— YOUR TASK —
Restate every entry word for word.

BEGIN RECORDS SHOWN

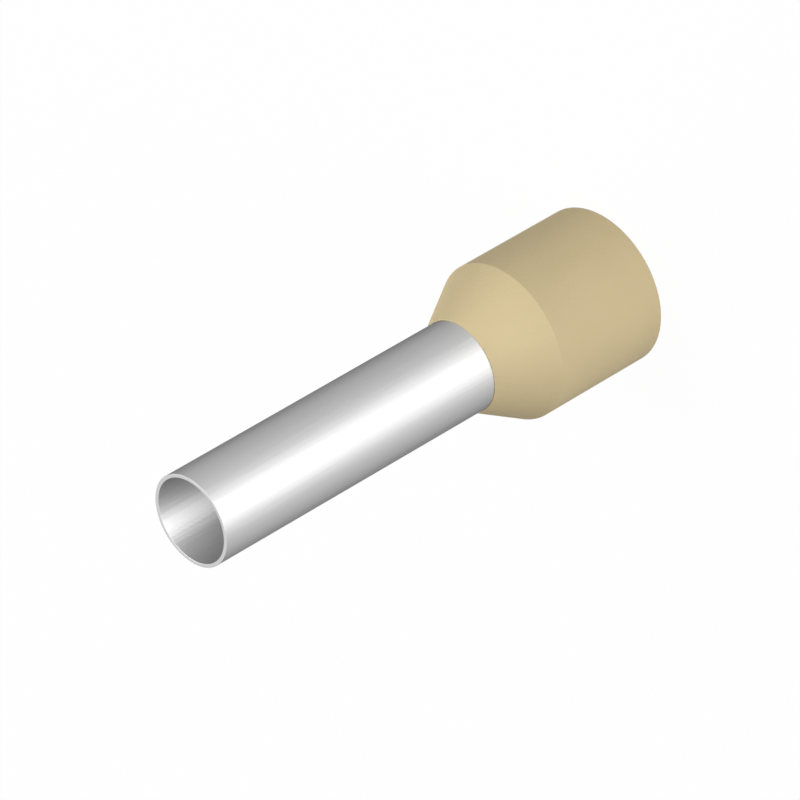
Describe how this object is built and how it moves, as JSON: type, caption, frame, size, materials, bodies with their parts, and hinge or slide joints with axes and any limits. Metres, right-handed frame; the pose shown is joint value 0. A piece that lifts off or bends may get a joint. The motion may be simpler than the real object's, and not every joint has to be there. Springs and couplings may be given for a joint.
{
  "type": "wire ferrule",
  "caption": "Insulated wire ferrule: a thin tinned copper tube whose flared end sits in a moulded plastic collar with a conical shoulder.",
  "frame": {"origin": "centre of the collar's flat mouth, on which the ferrule stands", "axes": "+Z along the axis from the collar's mouth to the sleeve's tip; the part is round, so +X and +Y are any two directions square to it"},
  "size_m": [0.0084, 0.0084, 0.028],
  "materials": {
    "tinned_copper": "satin",
    "beige_polypropylene": "satin"
  },
  "bodies": {
    "root": {"metal_sleeve": "tinned_copper", "plastic_collar": "beige_polypropylene"}
  },
  "joints": []
}
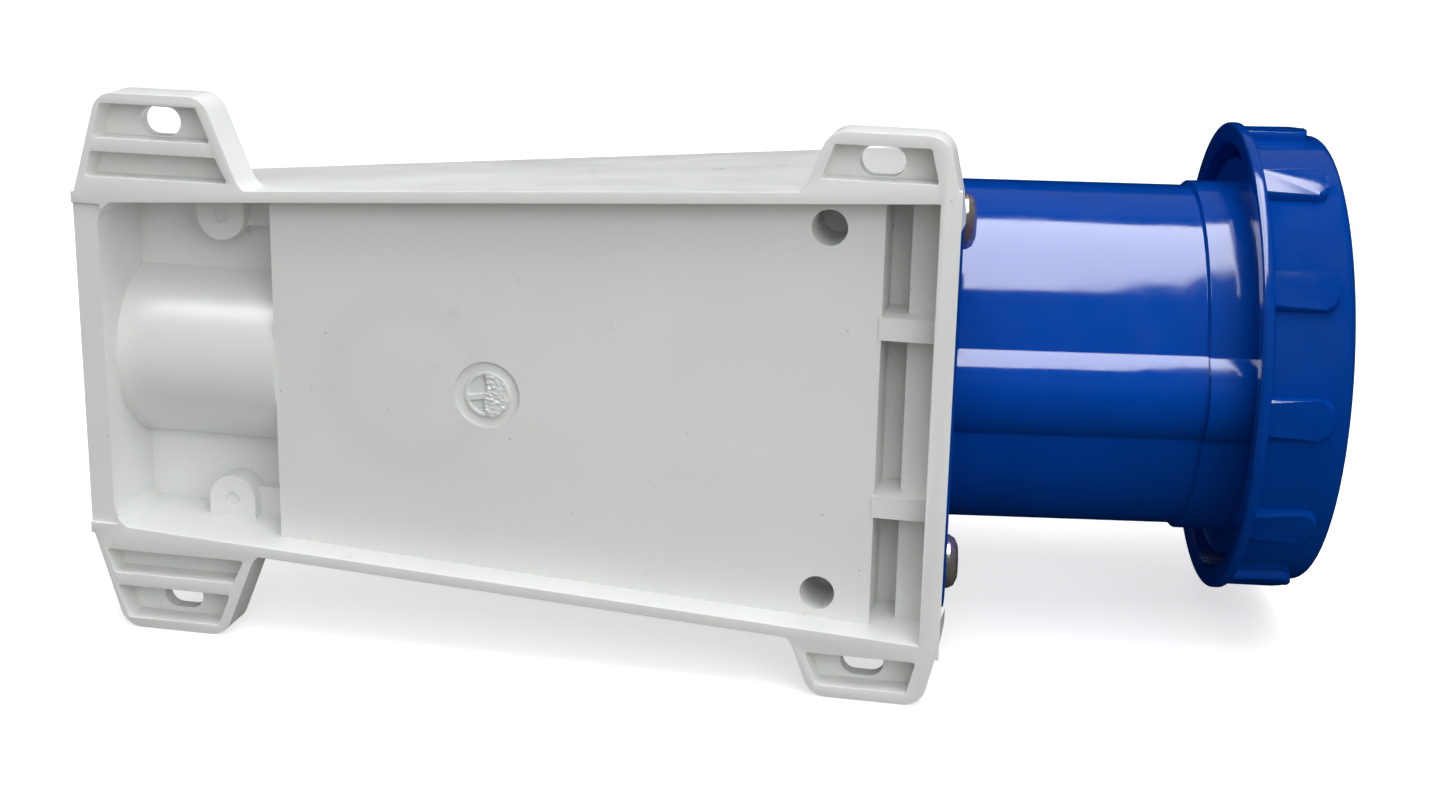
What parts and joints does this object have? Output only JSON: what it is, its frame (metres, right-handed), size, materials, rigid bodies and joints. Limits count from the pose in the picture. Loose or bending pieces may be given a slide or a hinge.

END RECORDS SHOWN

— RESULT OF THIS TASK —
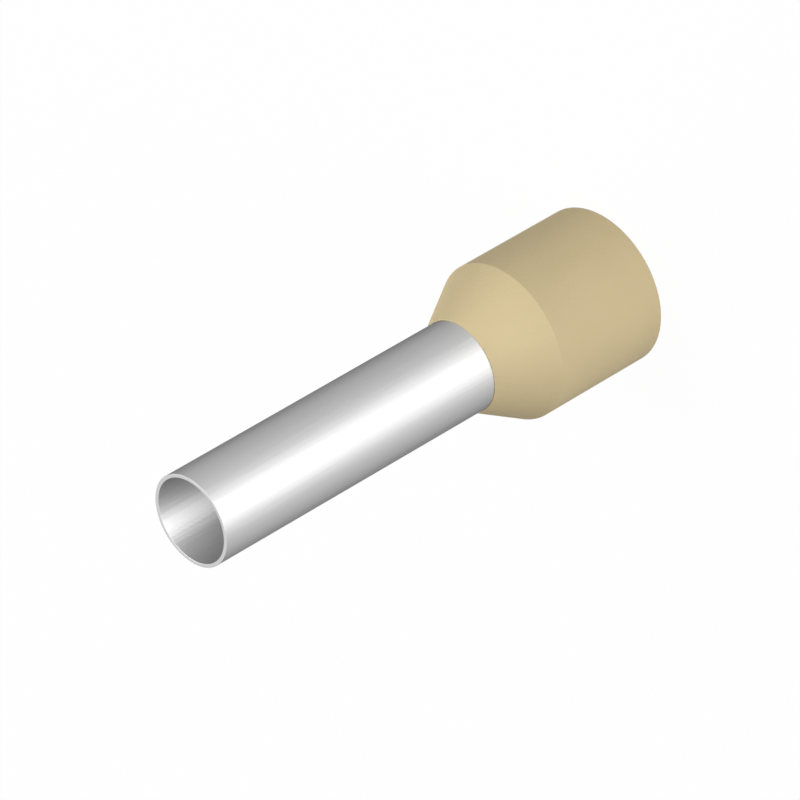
Describe how this object is built and how it moves, as JSON: type, caption, frame, size, materials, bodies with their parts, and hinge or slide joints with axes and any limits. Metres, right-handed frame; the pose shown is joint value 0. A piece that lifts off or bends may get a joint. The motion may be simpler than the real object's, and not every joint has to be there. Springs and couplings may be given for a joint.
{
  "type": "wire ferrule",
  "caption": "Insulated wire ferrule: a thin tinned copper tube whose flared end sits in a moulded plastic collar with a conical shoulder.",
  "frame": {"origin": "centre of the collar's flat mouth, on which the ferrule stands", "axes": "+Z along the axis from the collar's mouth to the sleeve's tip; the part is round, so +X and +Y are any two directions square to it"},
  "size_m": [0.0084, 0.0084, 0.028],
  "materials": {
    "tinned_copper": "satin",
    "beige_polypropylene": "satin"
  },
  "bodies": {
    "root": {"metal_sleeve": "tinned_copper", "plastic_collar": "beige_polypropylene"}
  },
  "joints": []
}
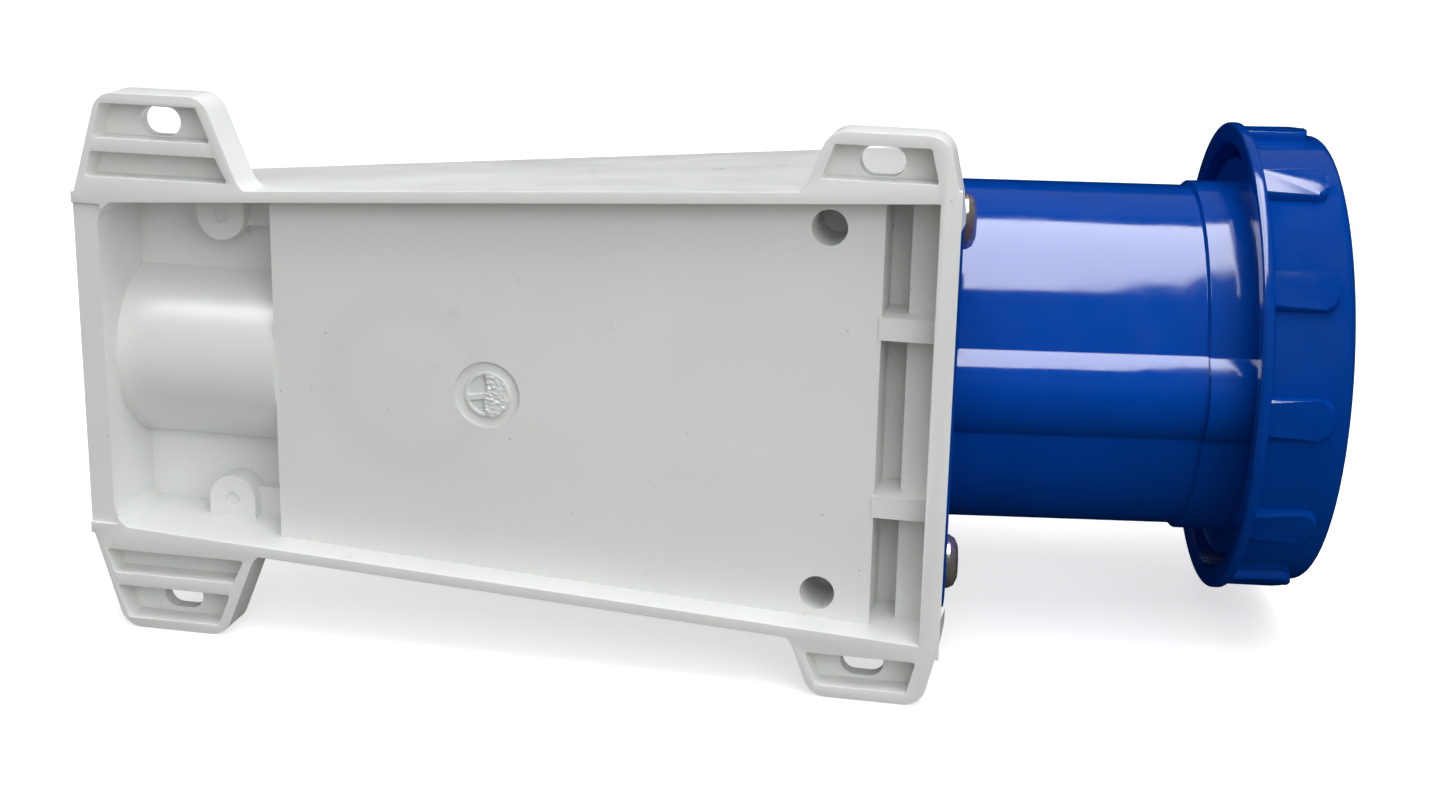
What parts and joints does this object have? Output only JSON: what it is, its frame (metres, right-handed), size, materials, rigid bodies and joints. Limits count from the pose in the picture. Loose or bending pieces may be given a slide or a hinge.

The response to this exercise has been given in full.